Özellikle beşinci edisyonu bir başka güzel, nat adderley ile bir başka tatlı derken 1958'in sonlarına geldiğimizde caz, tarihinin helyum bombalarından birinin atılışına sahne olur. Miles Davis stüdyodan ve uyuşturucudan kafasını kaldırabildiği nadir günlerden birinde beşlisine bir altocu almak istediğini söyler ve bir altocu aramak üzere yola koyulur.

Pettiford'ın orkestrasından trompetçi Nat Adderley, abisinden davis'e bahseder. davis "denemek" istediğini cannonball'a iletir. ve cannonball'un yeni albümü somethin' else 1958 sonunda piyasaya sürülür. Tüm zamanların en çok satan, en çok sevilen ve en iyi bilinen albümlerinden somethin' else, içindeki autumn leaves, love for sale ve one for daddy-o gibi parçalarla listeleri yıkar adeta.

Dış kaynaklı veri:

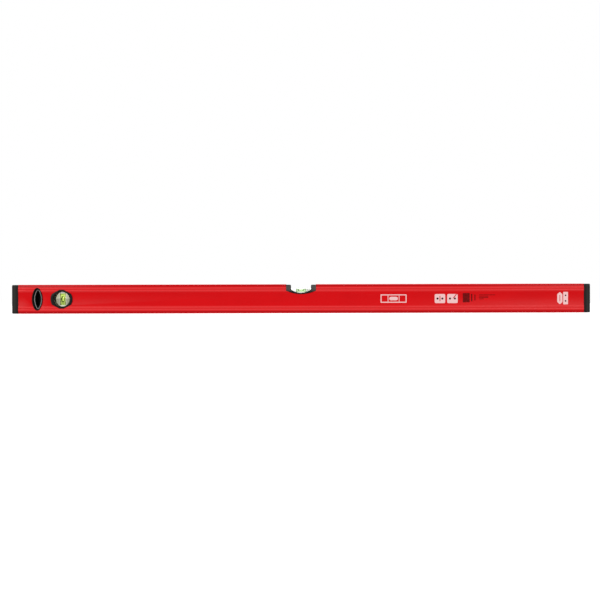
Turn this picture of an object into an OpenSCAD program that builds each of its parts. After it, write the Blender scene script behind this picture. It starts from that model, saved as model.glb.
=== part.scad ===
// Box-section spirit level with a top-read level vial, a plumb vial and a hang slot.
//
// Frame: +X runs along the level, +Z points up from the working base, and the front face
// looks towards -Y. The origin is the middle of the base face. Every size is in millimetres.
// The level comes apart into a box profile, two end caps, a lined hang slot, a level vial in
// its housing and a plumb vial between two bezels. Only the two air bubbles move.

/* [Overall] */
// Length over both end caps
level_length = 1000; // [400:50:1200]
// Height between the two measuring faces
level_height = 50; // [48:1:60]
// Depth over the rib crests, which is also the depth over the bezels
level_depth = 22; // [21.5:0.5:26]
// Length of each end cap that shows past the profile
cap_length = 11; // [9:0.5:13]

/* [Profile] */
// Thickness of the front and rear walls at the recessed field
face_wall = 1.6; // [1.2:0.1:1.8]
// Thickness of the base wall and the top wall
rail_wall = 2.4; // [2:0.1:3]
// Height of the curved edge beside each measuring face
edge_height = 5; // [4.5:0.1:5.4]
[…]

Yakın tarihte bu kez roller değişir ve miles davis'in milestones'unda ilk kez john coltraneile birlikte çalarlar.
bu "birliktelik", bir yıl sonra tarihi bir kez daha derinden sarsacaktır.

1959'a geldiğimizde, miles davis kafasındaki sextet'i kurmuştur. ve bu sextetin alto saksofoncusu elbette Cannonball Adderley'dir. o yıl birka hafta yeni armoniler üzerinde çalışan Miles Davis, sonunda herkesi toplar ve kind of blue piyasaya sürülür. kind of blue için bu satırlarda ne söylersem söyleyeyim yeterli olmayacak, biliyorum.

Altmışlarda Cannonball'un ritmi bitmek bilmez, büyük usta yorulmadan sayısız konsere ve albüme imza atar.

Yetmişlerin ortasında ansızın aramızdan ayrılır cannonball. geride sayısız plak, ödül, uğruna Miles Davis'in sextetinden ayrıldığı birkaç düzine öğrenci ve altosundan çıkan o nefis melodiyi bırakarak.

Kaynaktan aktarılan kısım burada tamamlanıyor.